Organic Arable Updates


Welcome to our blog. Here we will bring you items of interest and information about the organic sector. As well as contributions from Andrew Trump we also have John Pawsey, Chair of Organic Arable, and Suffolk farmer and Lawrence Woodward, Organic Arable Board member and well known commentator on the organic sector posting for us too.

Please feel free to join in by adding comments to our posts.

Thursday, 18 November 2010

Looking with your eyes closed.

The Food Standards Agency (FSA) has not been a friend to the organic sector and it's recent rebuttal of criticism made by the Soil Association continues their antagonistic approach towards organic food.

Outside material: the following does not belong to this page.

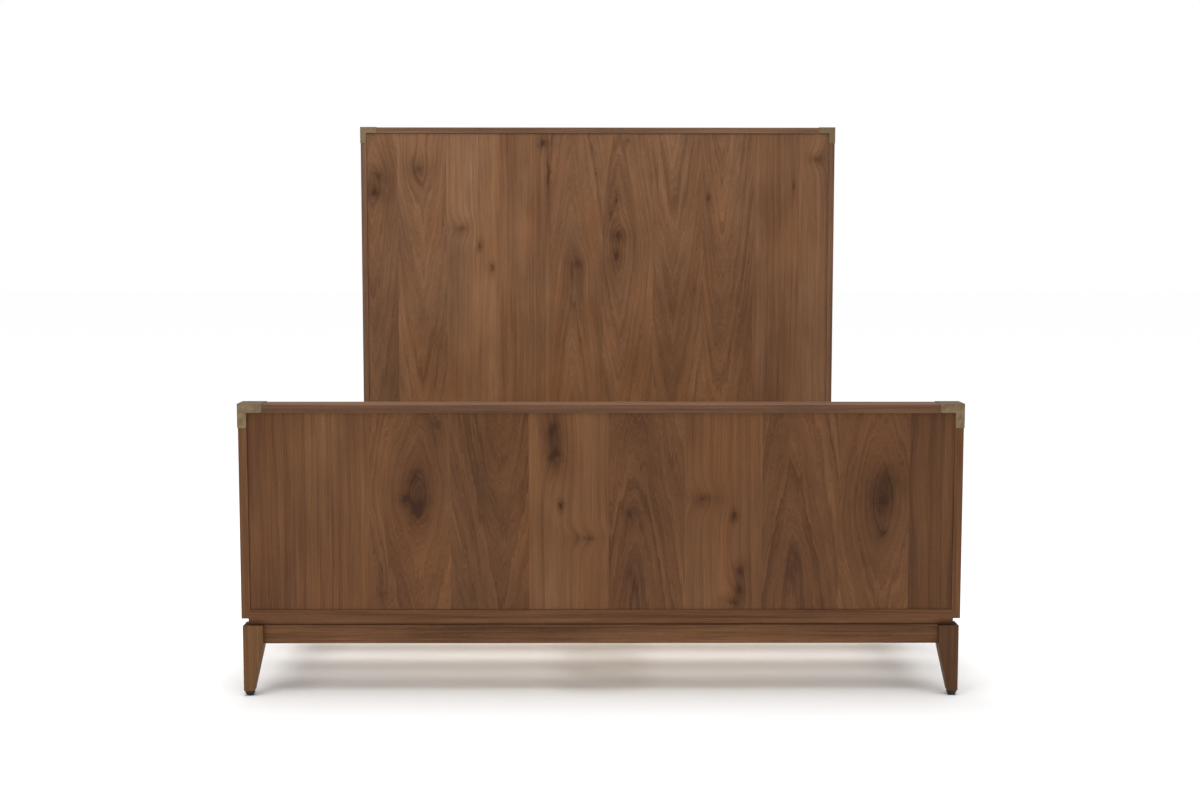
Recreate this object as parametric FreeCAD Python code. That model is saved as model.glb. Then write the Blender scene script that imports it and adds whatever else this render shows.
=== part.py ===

Strange when it could be expected that the two would have a common goal: the quality of the food produced in the UK.

However the definition of quality is always the problem. The FSA take a very reductionist view of quality. For them if the matter can't be analysed to within an micrometre of its existence, they aren't interested. Conversely the claims made for organic food can be nebulous and too subjective to stand hard scrutiny.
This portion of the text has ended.